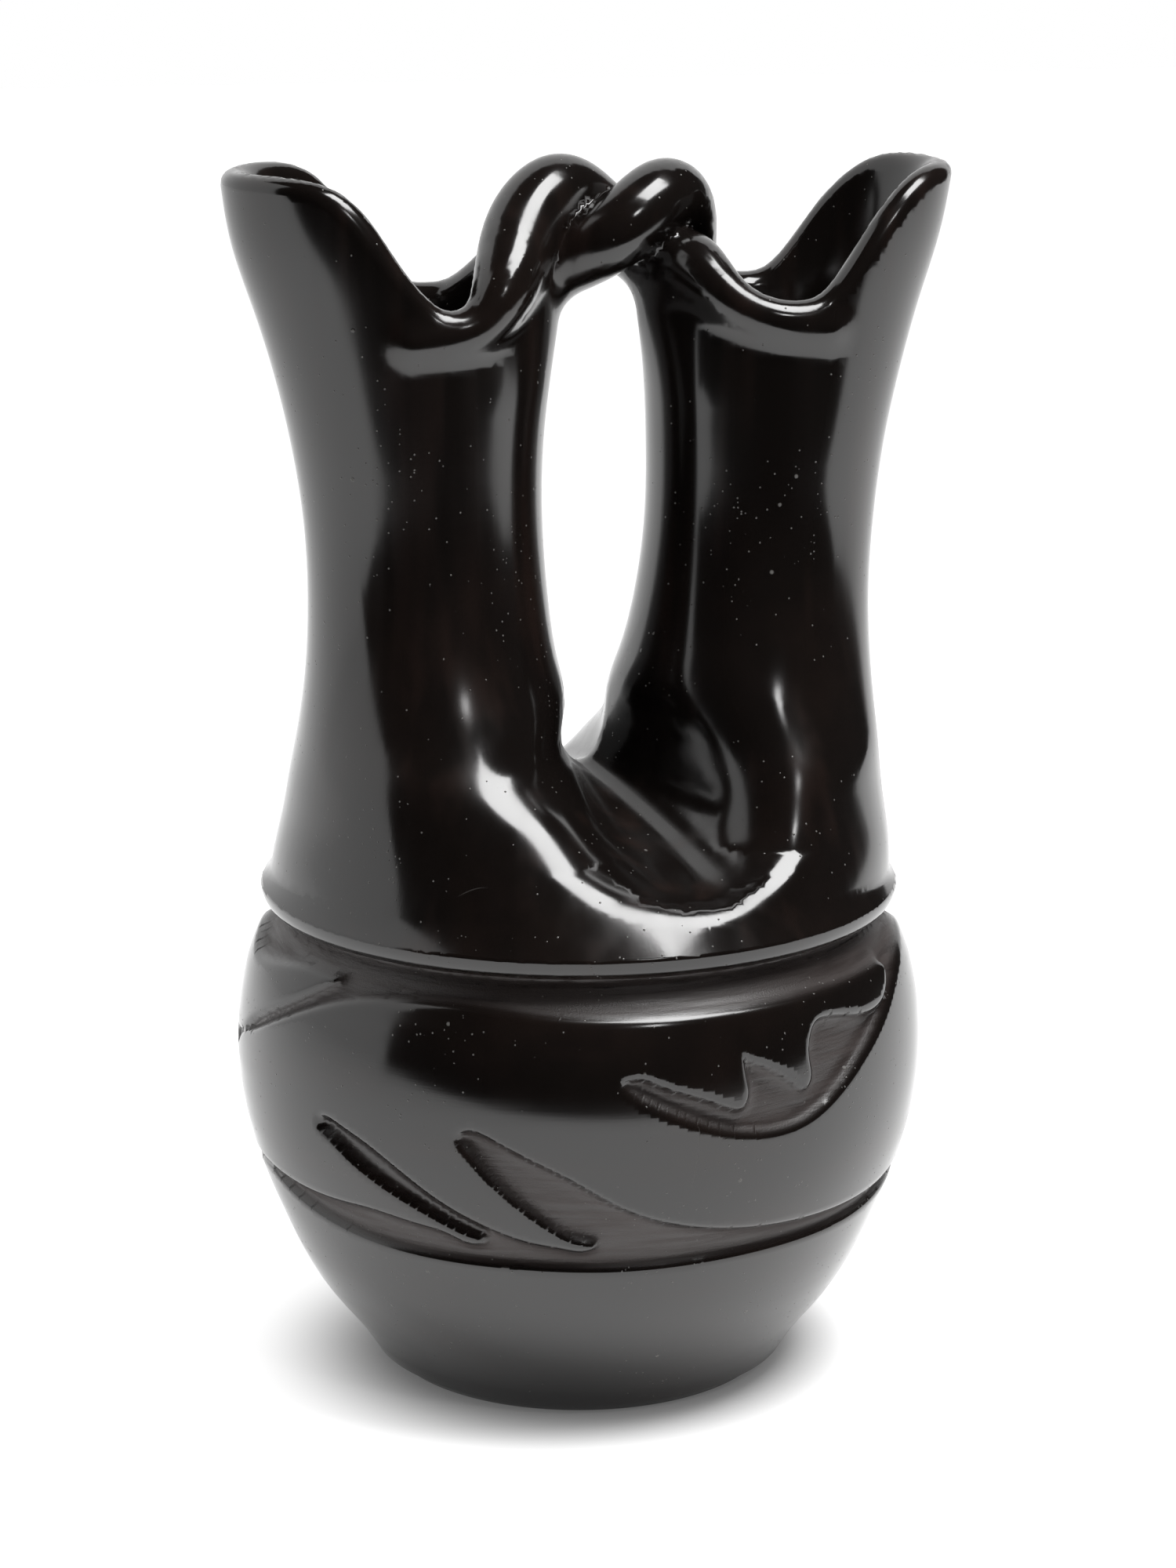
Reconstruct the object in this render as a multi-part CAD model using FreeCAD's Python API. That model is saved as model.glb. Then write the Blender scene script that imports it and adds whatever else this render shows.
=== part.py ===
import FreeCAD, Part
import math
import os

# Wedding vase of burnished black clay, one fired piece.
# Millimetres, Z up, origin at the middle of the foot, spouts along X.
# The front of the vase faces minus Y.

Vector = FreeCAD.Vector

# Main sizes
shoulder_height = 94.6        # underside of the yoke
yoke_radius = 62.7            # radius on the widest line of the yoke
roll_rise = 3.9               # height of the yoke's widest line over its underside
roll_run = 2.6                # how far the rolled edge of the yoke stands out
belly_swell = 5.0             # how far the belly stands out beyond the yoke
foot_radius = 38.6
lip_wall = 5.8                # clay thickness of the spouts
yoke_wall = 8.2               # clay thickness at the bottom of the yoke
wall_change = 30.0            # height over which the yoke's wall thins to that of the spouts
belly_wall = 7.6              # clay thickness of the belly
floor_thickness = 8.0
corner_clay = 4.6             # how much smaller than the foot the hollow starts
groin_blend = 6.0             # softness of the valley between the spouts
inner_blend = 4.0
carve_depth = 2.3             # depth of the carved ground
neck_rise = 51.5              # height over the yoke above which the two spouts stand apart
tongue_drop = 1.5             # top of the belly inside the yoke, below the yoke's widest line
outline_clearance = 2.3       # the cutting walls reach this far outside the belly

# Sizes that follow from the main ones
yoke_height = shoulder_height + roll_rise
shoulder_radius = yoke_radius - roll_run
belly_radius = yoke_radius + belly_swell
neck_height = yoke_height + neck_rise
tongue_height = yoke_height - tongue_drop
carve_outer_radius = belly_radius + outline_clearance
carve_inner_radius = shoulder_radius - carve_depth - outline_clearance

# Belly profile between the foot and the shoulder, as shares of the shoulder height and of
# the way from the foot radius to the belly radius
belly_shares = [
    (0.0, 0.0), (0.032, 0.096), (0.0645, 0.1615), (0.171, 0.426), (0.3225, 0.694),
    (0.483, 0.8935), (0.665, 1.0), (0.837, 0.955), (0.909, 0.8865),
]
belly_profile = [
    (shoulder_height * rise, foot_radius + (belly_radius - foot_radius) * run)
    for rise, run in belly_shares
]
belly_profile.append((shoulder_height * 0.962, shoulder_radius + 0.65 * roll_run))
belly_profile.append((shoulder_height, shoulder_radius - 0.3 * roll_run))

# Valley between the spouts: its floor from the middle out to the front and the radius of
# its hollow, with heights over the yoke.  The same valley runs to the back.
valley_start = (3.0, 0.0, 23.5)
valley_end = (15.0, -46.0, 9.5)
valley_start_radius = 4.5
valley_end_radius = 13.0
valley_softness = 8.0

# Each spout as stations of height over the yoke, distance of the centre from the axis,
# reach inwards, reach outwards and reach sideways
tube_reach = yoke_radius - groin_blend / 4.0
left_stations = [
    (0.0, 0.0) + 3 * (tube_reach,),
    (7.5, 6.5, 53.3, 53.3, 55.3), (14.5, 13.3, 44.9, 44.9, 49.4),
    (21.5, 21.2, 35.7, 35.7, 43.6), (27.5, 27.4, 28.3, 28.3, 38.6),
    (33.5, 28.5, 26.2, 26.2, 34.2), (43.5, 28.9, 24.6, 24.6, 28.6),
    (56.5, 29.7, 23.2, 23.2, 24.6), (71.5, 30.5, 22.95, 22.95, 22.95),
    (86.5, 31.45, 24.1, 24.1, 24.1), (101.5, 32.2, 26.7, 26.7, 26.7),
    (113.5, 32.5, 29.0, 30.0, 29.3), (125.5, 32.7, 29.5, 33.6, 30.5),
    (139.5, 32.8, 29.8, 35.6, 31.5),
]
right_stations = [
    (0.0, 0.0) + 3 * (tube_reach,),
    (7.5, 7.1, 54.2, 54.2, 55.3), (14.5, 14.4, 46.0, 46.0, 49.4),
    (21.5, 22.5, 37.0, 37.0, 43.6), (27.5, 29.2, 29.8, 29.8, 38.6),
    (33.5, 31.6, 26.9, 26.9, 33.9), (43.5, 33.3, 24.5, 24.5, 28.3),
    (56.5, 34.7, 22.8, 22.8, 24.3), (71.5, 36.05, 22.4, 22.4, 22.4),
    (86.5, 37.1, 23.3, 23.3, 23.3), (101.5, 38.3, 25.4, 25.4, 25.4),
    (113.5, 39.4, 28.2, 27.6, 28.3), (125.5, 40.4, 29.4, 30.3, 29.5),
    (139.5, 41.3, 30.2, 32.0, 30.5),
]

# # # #

_Goal of the exercise_
Write the material out again in its entirety, exactly as shown.

_Completed exercise_
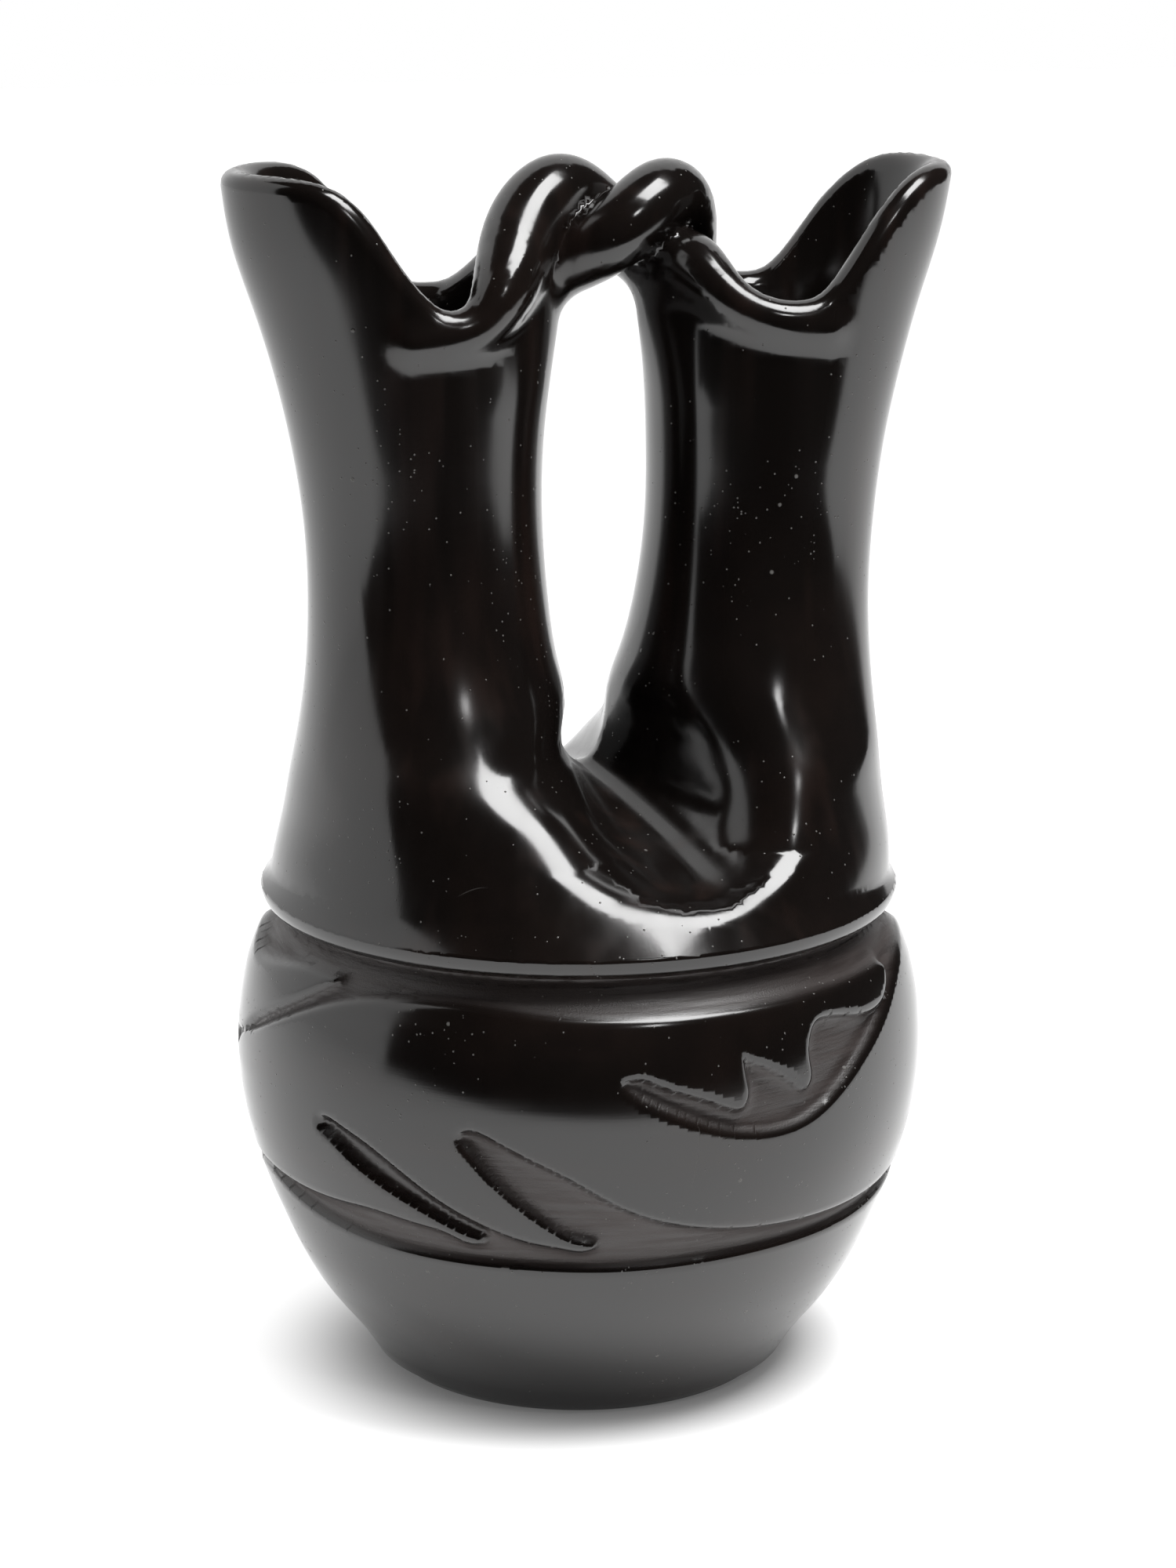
Reconstruct the object in this render as a multi-part CAD model using FreeCAD's Python API. That model is saved as model.glb. Then write the Blender scene script that imports it and adds whatever else this render shows.
=== part.py ===
import FreeCAD, Part
import math
import os

# Wedding vase of burnished black clay, one fired piece.
# Millimetres, Z up, origin at the middle of the foot, spouts along X.
# The front of the vase faces minus Y.

Vector = FreeCAD.Vector

# Main sizes
shoulder_height = 94.6        # underside of the yoke
yoke_radius = 62.7            # radius on the widest line of the yoke
roll_rise = 3.9               # height of the yoke's widest line over its underside
roll_run = 2.6                # how far the rolled edge of the yoke stands out
belly_swell = 5.0             # how far the belly stands out beyond the yoke
foot_radius = 38.6
lip_wall = 5.8                # clay thickness of the spouts
yoke_wall = 8.2               # clay thickness at the bottom of the yoke
wall_change = 30.0            # height over which the yoke's wall thins to that of the spouts
belly_wall = 7.6              # clay thickness of the belly
floor_thickness = 8.0
corner_clay = 4.6             # how much smaller than the foot the hollow starts
groin_blend = 6.0             # softness of the valley between the spouts
inner_blend = 4.0
carve_depth = 2.3             # depth of the carved ground
neck_rise = 51.5              # height over the yoke above which the two spouts stand apart
tongue_drop = 1.5             # top of the belly inside the yoke, below the yoke's widest line
outline_clearance = 2.3       # the cutting walls reach this far outside the belly

# Sizes that follow from the main ones
yoke_height = shoulder_height + roll_rise
shoulder_radius = yoke_radius - roll_run
belly_radius = yoke_radius + belly_swell
neck_height = yoke_height + neck_rise
tongue_height = yoke_height - tongue_drop
carve_outer_radius = belly_radius + outline_clearance
carve_inner_radius = shoulder_radius - carve_depth - outline_clearance

# Belly profile between the foot and the shoulder, as shares of the shoulder height and of
# the way from the foot radius to the belly radius
belly_shares = [
    (0.0, 0.0), (0.032, 0.096), (0.0645, 0.1615), (0.171, 0.426), (0.3225, 0.694),
    (0.483, 0.8935), (0.665, 1.0), (0.837, 0.955), (0.909, 0.8865),
]
belly_profile = [
    (shoulder_height * rise, foot_radius + (belly_radius - foot_radius) * run)
    for rise, run in belly_shares
]
belly_profile.append((shoulder_height * 0.962, shoulder_radius + 0.65 * roll_run))
belly_profile.append((shoulder_height, shoulder_radius - 0.3 * roll_run))

# Valley between the spouts: its floor from the middle out to the front and the radius of
# its hollow, with heights over the yoke.  The same valley runs to the back.
valley_start = (3.0, 0.0, 23.5)
valley_end = (15.0, -46.0, 9.5)
valley_start_radius = 4.5
valley_end_radius = 13.0
valley_softness = 8.0

# Each spout as stations of height over the yoke, distance of the centre from the axis,
# reach inwards, reach outwards and reach sideways
tube_reach = yoke_radius - groin_blend / 4.0
left_stations = [
    (0.0, 0.0) + 3 * (tube_reach,),
    (7.5, 6.5, 53.3, 53.3, 55.3), (14.5, 13.3, 44.9, 44.9, 49.4),
    (21.5, 21.2, 35.7, 35.7, 43.6), (27.5, 27.4, 28.3, 28.3, 38.6),
    (33.5, 28.5, 26.2, 26.2, 34.2), (43.5, 28.9, 24.6, 24.6, 28.6),
    (56.5, 29.7, 23.2, 23.2, 24.6), (71.5, 30.5, 22.95, 22.95, 22.95),
    (86.5, 31.45, 24.1, 24.1, 24.1), (101.5, 32.2, 26.7, 26.7, 26.7),
    (113.5, 32.5, 29.0, 30.0, 29.3), (125.5, 32.7, 29.5, 33.6, 30.5),
    (139.5, 32.8, 29.8, 35.6, 31.5),
]
right_stations = [
    (0.0, 0.0) + 3 * (tube_reach,),
    (7.5, 7.1, 54.2, 54.2, 55.3), (14.5, 14.4, 46.0, 46.0, 49.4),
    (21.5, 22.5, 37.0, 37.0, 43.6), (27.5, 29.2, 29.8, 29.8, 38.6),
    (33.5, 31.6, 26.9, 26.9, 33.9), (43.5, 33.3, 24.5, 24.5, 28.3),
    (56.5, 34.7, 22.8, 22.8, 24.3), (71.5, 36.05, 22.4, 22.4, 22.4),
    (86.5, 37.1, 23.3, 23.3, 23.3), (101.5, 38.3, 25.4, 25.4, 25.4),
    (113.5, 39.4, 28.2, 27.6, 28.3), (125.5, 40.4, 29.4, 30.3, 29.5),
    (139.5, 41.3, 30.2, 32.0, 30.5),
]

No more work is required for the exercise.